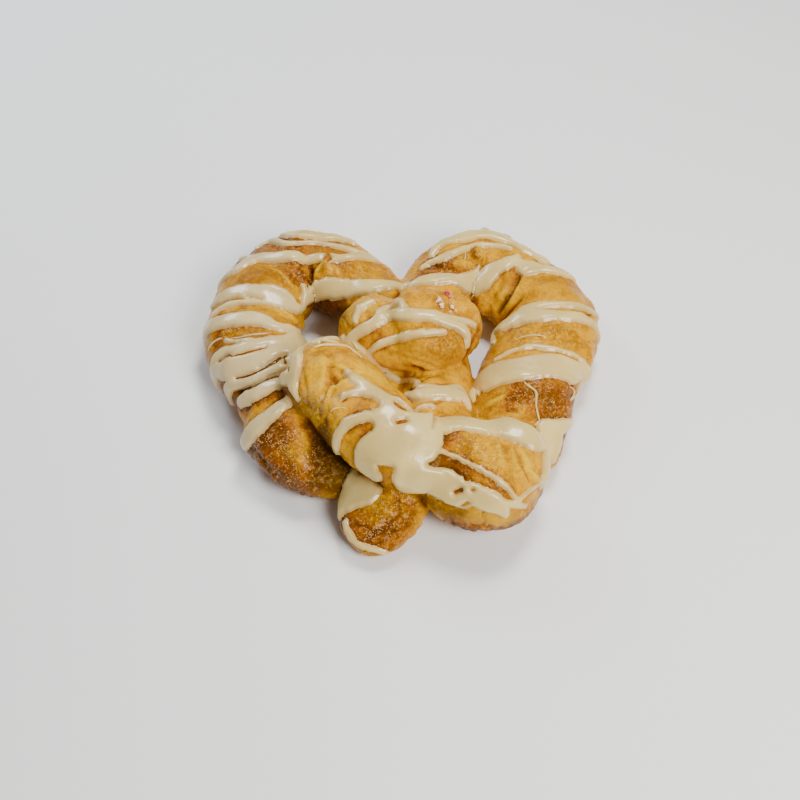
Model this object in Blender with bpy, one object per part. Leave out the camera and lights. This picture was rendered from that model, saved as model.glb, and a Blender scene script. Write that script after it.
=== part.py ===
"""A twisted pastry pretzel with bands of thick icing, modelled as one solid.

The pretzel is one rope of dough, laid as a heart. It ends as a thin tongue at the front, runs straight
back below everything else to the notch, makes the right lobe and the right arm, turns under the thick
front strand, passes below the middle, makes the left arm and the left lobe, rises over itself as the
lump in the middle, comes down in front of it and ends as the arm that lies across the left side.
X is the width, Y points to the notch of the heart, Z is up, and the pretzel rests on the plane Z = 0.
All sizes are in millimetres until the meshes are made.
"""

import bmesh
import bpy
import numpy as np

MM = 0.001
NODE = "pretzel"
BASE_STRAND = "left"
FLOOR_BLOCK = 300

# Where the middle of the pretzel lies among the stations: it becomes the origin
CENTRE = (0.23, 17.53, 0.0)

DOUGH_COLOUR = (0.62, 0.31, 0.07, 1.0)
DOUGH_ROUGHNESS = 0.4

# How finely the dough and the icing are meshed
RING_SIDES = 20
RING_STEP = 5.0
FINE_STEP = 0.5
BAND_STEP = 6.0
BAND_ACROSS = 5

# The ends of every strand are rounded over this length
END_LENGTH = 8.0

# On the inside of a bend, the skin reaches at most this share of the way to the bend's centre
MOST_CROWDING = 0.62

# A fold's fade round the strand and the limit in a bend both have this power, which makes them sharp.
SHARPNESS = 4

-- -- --

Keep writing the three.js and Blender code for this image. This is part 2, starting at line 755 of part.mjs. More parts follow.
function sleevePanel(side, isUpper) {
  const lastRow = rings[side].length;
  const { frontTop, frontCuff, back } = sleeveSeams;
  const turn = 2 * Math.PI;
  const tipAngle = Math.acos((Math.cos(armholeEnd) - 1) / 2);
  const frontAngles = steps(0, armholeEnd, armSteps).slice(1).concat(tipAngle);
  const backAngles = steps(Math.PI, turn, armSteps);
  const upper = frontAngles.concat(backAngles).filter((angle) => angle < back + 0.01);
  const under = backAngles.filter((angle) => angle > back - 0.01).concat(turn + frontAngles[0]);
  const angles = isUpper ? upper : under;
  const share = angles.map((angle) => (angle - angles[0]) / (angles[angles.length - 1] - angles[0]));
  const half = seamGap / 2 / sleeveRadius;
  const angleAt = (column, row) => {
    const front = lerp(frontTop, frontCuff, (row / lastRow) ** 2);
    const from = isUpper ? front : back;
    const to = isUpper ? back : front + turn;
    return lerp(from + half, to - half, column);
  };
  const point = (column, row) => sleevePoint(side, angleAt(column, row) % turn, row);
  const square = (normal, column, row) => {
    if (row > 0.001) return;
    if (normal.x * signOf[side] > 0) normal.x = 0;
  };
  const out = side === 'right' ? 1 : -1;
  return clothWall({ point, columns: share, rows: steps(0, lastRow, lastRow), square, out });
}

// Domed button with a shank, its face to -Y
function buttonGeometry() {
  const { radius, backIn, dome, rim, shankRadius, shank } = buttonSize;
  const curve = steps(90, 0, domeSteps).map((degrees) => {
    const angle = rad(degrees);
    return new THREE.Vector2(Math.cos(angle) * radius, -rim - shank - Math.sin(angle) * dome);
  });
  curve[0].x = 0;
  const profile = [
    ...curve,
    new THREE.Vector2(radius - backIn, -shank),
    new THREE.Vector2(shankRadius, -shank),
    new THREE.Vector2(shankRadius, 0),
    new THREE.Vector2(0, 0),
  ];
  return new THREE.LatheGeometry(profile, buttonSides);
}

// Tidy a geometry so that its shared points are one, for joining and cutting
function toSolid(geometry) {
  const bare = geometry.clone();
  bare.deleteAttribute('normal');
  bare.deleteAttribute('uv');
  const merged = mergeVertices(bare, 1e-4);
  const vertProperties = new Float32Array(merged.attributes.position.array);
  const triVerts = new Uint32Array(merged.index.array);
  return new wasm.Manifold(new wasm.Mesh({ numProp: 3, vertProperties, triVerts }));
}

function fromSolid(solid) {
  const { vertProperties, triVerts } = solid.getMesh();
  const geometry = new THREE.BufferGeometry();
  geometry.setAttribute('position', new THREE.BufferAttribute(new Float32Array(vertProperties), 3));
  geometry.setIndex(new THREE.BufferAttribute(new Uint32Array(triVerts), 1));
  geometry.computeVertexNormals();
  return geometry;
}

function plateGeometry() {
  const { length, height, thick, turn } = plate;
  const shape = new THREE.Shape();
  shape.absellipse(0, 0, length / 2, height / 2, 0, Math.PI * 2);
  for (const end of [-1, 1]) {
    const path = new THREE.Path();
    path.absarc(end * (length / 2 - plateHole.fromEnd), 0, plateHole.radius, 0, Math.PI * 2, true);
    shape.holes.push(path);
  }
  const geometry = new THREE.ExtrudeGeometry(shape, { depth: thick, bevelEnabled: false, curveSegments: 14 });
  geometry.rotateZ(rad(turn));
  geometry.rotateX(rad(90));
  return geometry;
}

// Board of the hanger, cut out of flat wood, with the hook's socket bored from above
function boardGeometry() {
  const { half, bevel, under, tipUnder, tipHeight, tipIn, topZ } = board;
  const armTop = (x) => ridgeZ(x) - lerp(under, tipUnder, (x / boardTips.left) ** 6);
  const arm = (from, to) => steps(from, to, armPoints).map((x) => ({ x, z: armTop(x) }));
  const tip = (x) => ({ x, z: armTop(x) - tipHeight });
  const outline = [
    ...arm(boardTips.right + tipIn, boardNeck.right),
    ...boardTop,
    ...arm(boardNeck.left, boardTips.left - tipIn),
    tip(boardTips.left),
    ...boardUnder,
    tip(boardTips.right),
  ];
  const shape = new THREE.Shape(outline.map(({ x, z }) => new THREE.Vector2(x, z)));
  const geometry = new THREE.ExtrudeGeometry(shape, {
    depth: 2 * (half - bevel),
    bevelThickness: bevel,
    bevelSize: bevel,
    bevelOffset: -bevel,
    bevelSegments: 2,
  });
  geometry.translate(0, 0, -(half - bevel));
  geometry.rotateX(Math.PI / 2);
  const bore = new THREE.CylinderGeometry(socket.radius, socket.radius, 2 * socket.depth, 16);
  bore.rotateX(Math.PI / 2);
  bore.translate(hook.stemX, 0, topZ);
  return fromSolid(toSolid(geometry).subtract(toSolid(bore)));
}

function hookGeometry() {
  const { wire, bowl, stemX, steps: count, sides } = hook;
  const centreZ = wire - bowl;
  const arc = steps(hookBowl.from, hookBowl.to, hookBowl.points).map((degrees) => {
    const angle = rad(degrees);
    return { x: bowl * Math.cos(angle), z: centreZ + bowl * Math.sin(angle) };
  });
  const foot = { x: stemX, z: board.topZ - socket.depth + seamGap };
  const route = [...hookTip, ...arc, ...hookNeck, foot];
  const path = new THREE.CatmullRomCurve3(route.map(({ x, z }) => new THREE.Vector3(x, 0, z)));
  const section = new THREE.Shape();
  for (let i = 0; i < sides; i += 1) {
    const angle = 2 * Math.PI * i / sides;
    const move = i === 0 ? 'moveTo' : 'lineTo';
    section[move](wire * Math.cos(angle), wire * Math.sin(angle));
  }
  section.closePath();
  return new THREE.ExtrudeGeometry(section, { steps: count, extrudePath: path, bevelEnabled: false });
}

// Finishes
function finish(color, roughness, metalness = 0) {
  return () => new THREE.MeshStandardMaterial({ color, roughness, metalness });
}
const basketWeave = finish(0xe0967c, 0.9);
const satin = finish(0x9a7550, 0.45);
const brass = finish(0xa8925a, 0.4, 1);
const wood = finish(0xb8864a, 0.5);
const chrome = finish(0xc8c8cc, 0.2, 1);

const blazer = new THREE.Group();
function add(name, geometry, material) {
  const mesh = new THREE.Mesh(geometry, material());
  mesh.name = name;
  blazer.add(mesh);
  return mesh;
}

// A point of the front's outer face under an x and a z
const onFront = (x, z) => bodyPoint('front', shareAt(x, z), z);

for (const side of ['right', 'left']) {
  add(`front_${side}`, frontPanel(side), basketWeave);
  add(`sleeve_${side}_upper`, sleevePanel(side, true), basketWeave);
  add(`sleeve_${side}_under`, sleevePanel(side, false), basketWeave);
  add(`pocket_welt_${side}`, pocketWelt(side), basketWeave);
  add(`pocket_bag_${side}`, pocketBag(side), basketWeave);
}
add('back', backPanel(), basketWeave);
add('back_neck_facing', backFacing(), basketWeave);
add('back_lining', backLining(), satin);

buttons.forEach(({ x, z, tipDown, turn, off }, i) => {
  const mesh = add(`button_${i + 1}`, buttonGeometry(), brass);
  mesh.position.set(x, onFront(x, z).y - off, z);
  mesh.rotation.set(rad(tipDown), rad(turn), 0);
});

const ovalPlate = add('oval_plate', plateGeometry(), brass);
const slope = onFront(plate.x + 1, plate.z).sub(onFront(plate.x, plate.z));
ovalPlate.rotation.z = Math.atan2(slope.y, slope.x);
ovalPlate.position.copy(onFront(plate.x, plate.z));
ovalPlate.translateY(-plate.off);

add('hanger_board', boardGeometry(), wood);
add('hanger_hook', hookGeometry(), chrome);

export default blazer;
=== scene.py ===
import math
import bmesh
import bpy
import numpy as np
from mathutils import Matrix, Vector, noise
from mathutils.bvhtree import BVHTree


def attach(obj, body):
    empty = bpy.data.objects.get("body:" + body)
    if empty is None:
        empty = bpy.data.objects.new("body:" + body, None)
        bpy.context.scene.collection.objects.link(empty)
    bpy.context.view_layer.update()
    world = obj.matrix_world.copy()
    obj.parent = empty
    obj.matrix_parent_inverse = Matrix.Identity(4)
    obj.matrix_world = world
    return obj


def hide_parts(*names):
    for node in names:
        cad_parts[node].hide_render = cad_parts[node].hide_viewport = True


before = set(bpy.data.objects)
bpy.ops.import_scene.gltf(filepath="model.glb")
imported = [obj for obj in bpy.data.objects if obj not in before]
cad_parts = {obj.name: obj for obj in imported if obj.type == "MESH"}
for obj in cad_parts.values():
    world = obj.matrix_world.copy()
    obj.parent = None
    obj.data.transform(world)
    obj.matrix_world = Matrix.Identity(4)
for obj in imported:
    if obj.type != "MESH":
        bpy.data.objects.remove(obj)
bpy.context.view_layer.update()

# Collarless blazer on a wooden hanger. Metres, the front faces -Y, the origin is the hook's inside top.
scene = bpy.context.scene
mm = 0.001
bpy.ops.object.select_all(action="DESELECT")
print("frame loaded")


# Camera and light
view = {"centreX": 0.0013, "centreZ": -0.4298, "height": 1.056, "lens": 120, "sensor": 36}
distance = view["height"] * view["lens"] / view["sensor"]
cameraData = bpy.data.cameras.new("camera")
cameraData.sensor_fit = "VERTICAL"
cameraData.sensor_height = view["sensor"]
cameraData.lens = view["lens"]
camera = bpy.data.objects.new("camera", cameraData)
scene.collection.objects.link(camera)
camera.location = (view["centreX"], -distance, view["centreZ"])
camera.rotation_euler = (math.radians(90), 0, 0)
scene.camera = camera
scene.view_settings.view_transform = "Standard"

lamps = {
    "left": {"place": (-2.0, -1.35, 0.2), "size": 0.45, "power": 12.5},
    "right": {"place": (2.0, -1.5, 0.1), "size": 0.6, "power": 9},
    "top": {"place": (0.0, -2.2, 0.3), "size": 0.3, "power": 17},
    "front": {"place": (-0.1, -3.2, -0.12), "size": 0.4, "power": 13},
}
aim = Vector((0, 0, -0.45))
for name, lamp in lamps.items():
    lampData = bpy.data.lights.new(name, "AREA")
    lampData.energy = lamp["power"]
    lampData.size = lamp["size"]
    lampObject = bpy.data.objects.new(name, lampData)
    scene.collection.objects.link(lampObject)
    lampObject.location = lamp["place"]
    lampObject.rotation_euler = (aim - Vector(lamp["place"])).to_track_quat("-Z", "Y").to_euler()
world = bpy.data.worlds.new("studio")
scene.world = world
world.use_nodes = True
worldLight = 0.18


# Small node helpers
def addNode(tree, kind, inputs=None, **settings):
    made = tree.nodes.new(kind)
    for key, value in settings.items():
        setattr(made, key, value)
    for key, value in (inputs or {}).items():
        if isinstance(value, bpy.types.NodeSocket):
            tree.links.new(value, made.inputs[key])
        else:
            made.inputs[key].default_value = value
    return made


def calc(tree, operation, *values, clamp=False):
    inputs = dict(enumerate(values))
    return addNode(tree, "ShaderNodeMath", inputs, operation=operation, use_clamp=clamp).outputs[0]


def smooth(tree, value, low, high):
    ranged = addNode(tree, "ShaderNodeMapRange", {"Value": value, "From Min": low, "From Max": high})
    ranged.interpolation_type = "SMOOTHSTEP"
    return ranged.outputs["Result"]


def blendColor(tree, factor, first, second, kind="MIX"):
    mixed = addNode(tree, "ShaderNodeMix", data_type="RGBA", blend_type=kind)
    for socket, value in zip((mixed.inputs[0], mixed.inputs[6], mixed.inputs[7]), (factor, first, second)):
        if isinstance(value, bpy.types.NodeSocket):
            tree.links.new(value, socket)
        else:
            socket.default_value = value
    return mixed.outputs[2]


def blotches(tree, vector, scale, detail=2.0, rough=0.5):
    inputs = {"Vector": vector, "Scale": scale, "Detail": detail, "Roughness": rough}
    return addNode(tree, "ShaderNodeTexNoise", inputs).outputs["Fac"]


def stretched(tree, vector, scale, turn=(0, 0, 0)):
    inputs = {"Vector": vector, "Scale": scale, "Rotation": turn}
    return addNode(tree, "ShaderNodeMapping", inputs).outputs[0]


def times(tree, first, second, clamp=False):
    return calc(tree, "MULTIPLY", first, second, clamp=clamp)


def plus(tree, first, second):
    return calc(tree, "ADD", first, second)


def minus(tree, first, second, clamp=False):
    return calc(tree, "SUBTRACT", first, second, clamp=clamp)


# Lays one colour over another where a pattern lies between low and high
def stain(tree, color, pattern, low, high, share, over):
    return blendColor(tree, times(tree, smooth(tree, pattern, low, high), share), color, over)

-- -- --

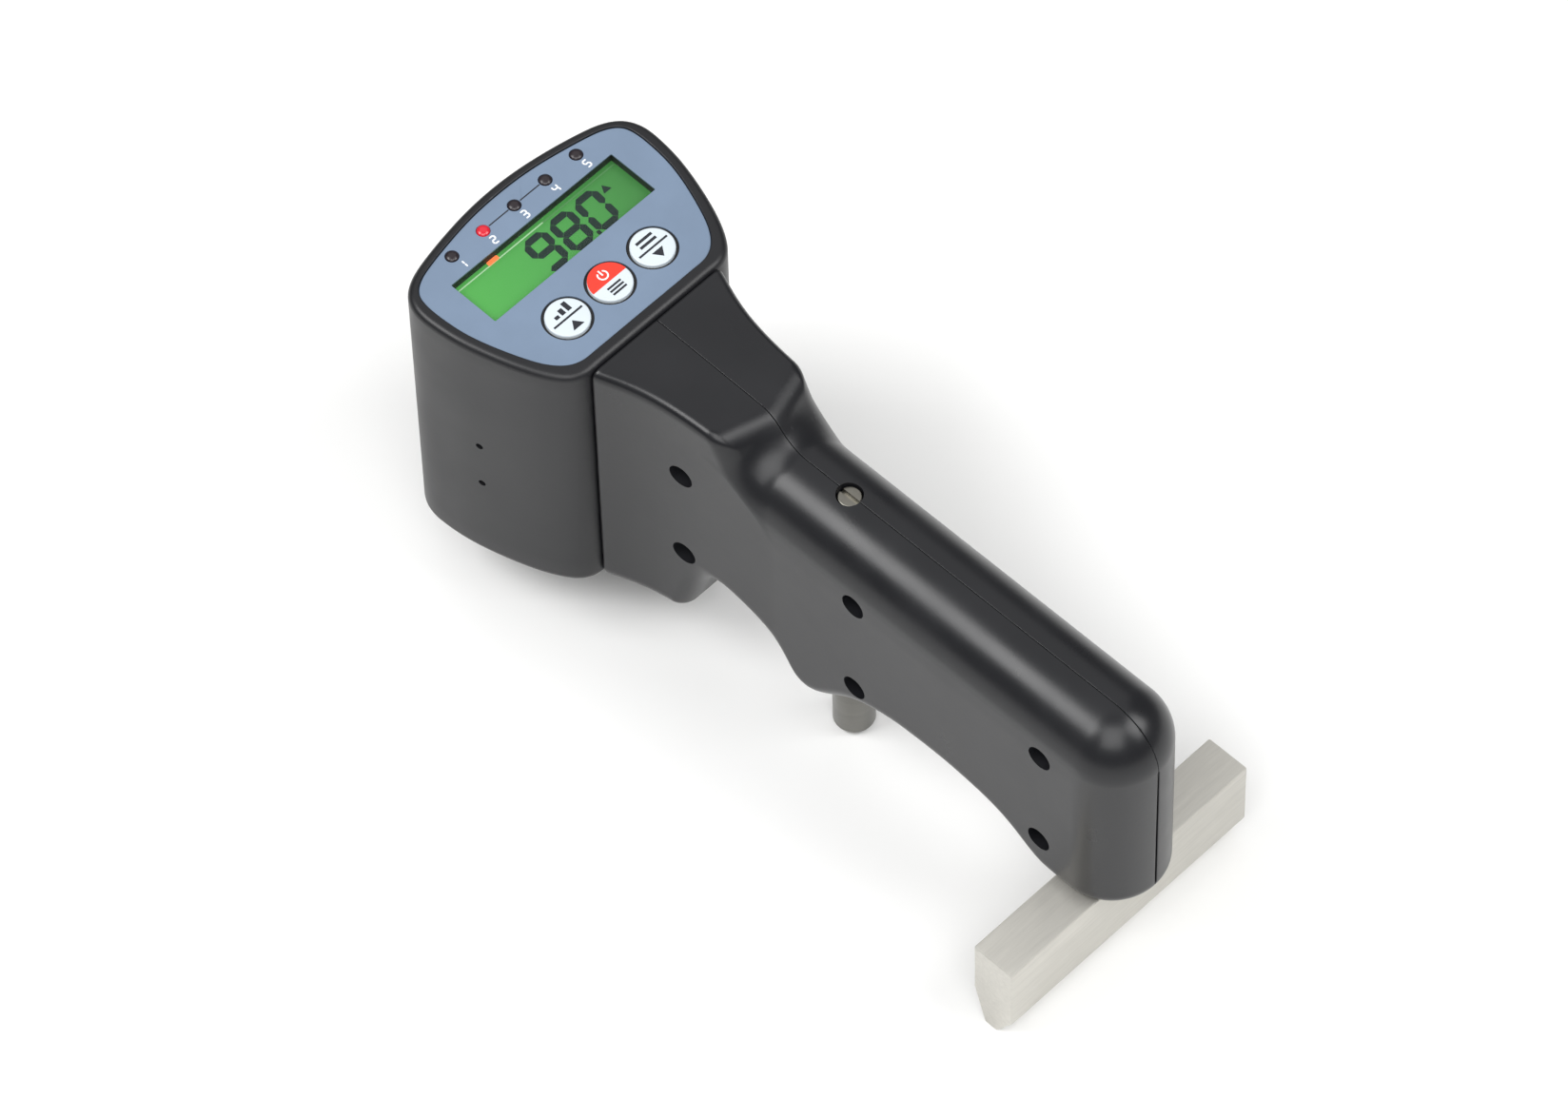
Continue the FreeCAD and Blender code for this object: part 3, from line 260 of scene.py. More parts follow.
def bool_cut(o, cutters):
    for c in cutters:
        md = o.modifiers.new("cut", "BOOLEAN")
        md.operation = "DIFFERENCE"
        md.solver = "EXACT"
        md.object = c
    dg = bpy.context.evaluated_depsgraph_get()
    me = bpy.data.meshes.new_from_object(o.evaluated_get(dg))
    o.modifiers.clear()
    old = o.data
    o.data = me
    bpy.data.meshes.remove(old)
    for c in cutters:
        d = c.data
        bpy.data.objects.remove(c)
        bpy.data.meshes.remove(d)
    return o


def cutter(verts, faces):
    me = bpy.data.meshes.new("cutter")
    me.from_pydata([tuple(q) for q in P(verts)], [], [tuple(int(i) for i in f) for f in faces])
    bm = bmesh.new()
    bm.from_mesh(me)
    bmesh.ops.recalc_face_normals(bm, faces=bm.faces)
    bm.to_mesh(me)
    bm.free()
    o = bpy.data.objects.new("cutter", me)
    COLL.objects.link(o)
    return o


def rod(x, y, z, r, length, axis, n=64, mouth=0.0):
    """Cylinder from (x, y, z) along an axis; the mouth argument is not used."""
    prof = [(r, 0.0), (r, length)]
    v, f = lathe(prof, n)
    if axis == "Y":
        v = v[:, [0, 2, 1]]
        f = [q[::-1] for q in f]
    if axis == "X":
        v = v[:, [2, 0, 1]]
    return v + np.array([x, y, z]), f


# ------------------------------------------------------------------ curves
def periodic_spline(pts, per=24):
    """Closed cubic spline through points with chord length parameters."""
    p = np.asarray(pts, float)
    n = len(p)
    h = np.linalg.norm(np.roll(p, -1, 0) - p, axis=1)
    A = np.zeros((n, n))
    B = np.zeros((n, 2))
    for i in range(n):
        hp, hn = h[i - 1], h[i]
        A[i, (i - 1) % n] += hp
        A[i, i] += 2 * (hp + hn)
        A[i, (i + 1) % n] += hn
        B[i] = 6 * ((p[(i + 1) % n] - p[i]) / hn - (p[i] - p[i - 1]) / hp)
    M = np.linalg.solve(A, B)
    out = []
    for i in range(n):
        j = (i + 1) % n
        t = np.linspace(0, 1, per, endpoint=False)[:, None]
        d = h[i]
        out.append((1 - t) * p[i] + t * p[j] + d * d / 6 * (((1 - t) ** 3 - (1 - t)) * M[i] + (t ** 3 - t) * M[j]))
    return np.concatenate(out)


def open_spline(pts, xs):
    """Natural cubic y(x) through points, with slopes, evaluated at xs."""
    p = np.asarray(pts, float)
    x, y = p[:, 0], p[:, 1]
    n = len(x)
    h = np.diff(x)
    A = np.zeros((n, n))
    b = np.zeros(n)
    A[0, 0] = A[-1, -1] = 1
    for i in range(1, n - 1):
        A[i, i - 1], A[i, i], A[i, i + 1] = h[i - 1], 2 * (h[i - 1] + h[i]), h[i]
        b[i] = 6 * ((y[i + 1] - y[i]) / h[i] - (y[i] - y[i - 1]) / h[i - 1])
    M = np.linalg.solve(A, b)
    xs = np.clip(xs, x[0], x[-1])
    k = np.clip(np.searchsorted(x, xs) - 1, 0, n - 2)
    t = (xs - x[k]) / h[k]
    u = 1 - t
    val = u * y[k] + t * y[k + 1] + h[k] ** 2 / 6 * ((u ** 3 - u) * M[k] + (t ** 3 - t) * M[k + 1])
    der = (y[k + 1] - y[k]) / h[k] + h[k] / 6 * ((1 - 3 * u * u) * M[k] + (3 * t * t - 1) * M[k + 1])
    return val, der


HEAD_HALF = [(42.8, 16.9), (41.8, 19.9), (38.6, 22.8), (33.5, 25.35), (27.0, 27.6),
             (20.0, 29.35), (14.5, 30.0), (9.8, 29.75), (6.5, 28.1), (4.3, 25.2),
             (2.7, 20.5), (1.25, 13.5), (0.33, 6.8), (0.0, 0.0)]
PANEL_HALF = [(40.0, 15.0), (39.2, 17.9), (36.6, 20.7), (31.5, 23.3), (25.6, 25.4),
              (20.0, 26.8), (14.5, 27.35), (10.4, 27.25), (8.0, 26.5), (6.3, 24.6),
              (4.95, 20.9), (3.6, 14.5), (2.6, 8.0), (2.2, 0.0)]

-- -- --

### SHORT EXERCISE
Will you return exactly the lines above from the one with "const ovalPlate = add('oval_plate', plateGeometry(), brass);" down to the one with "for node in", counting both as part of the range?

### SOLUTION
const ovalPlate = add('oval_plate', plateGeometry(), brass);
const slope = onFront(plate.x + 1, plate.z).sub(onFront(plate.x, plate.z));
ovalPlate.rotation.z = Math.atan2(slope.y, slope.x);
ovalPlate.position.copy(onFront(plate.x, plate.z));
ovalPlate.translateY(-plate.off);

add('hanger_board', boardGeometry(), wood);
add('hanger_hook', hookGeometry(), chrome);

export default blazer;
=== scene.py ===
import math
import bmesh
import bpy
import numpy as np
from mathutils import Matrix, Vector, noise
from mathutils.bvhtree import BVHTree


def attach(obj, body):
    empty = bpy.data.objects.get("body:" + body)
    if empty is None:
        empty = bpy.data.objects.new("body:" + body, None)
        bpy.context.scene.collection.objects.link(empty)
    bpy.context.view_layer.update()
    world = obj.matrix_world.copy()
    obj.parent = empty
    obj.matrix_parent_inverse = Matrix.Identity(4)
    obj.matrix_world = world
    return obj


def hide_parts(*names):
    for node in names:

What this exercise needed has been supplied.